→ What is expected
Repeat each line exactly, leaving nothing out.

--- start of Supplied data ---

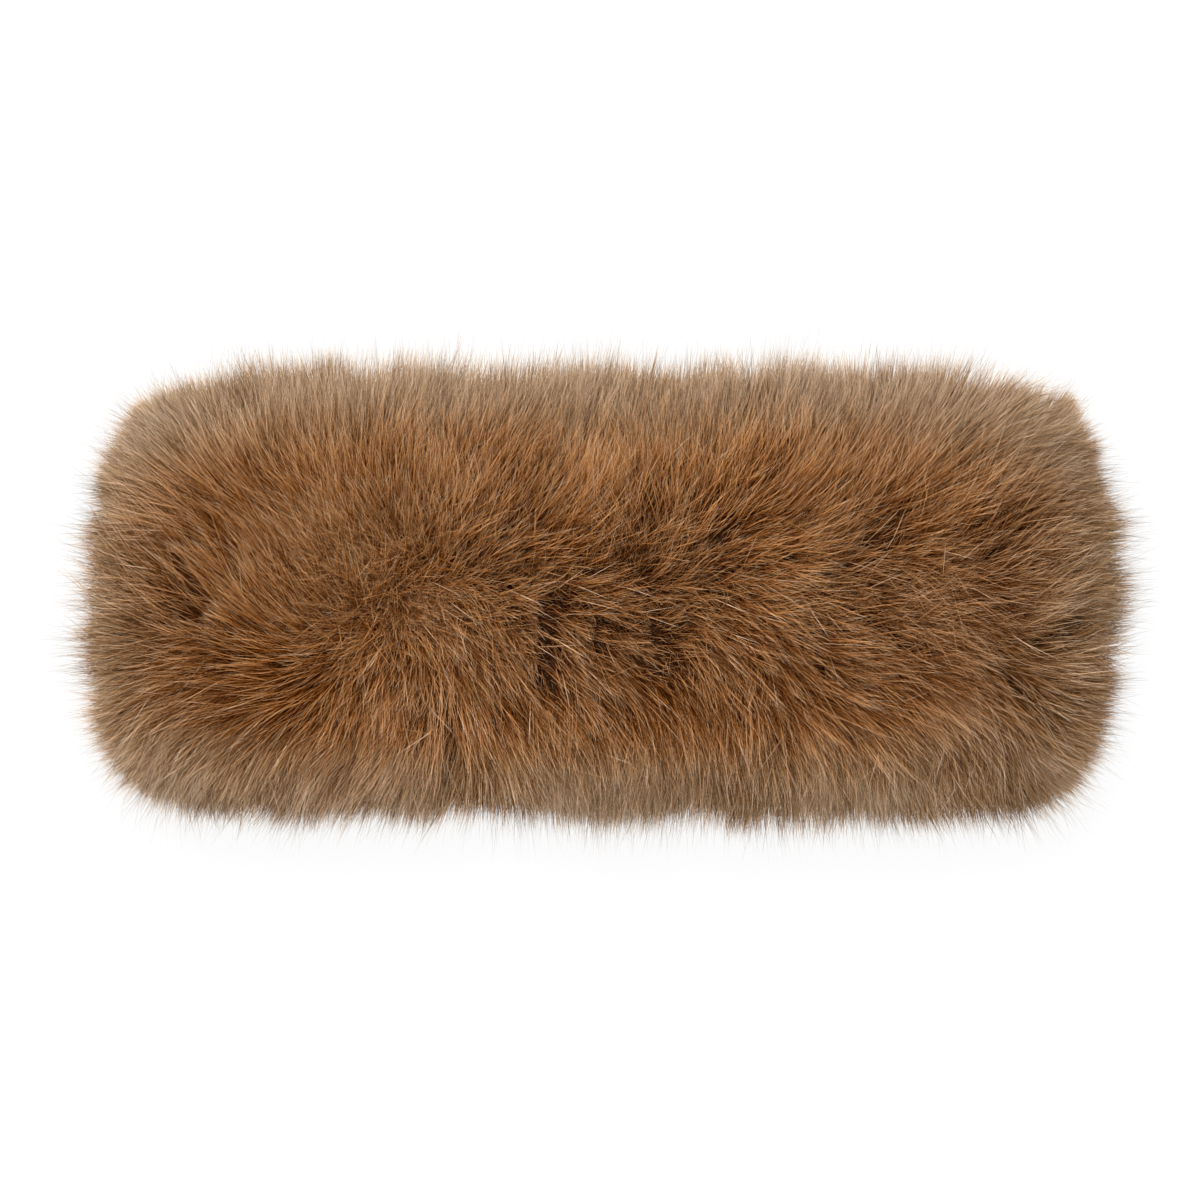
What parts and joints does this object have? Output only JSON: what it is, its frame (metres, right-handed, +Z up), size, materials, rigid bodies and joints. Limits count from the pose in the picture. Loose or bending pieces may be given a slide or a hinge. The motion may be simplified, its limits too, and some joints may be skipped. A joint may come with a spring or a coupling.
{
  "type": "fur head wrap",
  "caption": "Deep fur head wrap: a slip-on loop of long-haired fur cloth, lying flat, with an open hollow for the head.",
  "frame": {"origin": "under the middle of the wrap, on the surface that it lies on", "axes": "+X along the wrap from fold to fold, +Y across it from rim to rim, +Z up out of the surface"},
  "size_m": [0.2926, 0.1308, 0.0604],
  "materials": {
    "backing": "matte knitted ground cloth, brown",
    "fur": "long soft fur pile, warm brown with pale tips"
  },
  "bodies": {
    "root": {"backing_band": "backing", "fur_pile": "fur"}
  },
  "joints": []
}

--- end of Supplied data ---

→ Solution for this task
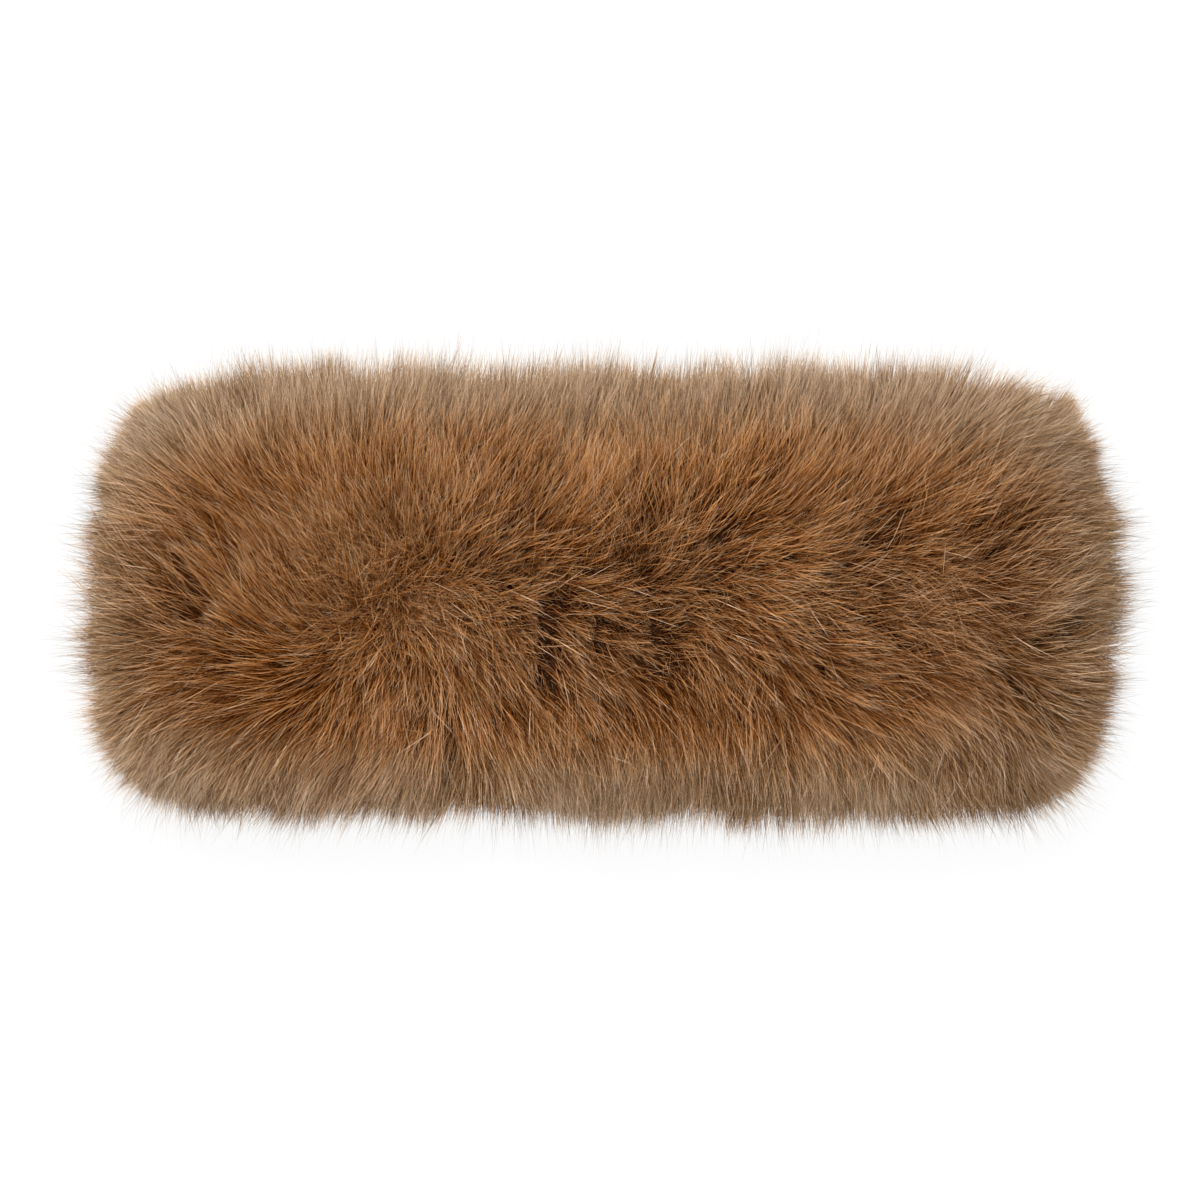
What parts and joints does this object have? Output only JSON: what it is, its frame (metres, right-handed, +Z up), size, materials, rigid bodies and joints. Limits count from the pose in the picture. Loose or bending pieces may be given a slide or a hinge. The motion may be simplified, its limits too, and some joints may be skipped. A joint may come with a spring or a coupling.
{
  "type": "fur head wrap",
  "caption": "Deep fur head wrap: a slip-on loop of long-haired fur cloth, lying flat, with an open hollow for the head.",
  "frame": {"origin": "under the middle of the wrap, on the surface that it lies on", "axes": "+X along the wrap from fold to fold, +Y across it from rim to rim, +Z up out of the surface"},
  "size_m": [0.2926, 0.1308, 0.0604],
  "materials": {
    "backing": "matte knitted ground cloth, brown",
    "fur": "long soft fur pile, warm brown with pale tips"
  },
  "bodies": {
    "root": {"backing_band": "backing", "fur_pile": "fur"}
  },
  "joints": []
}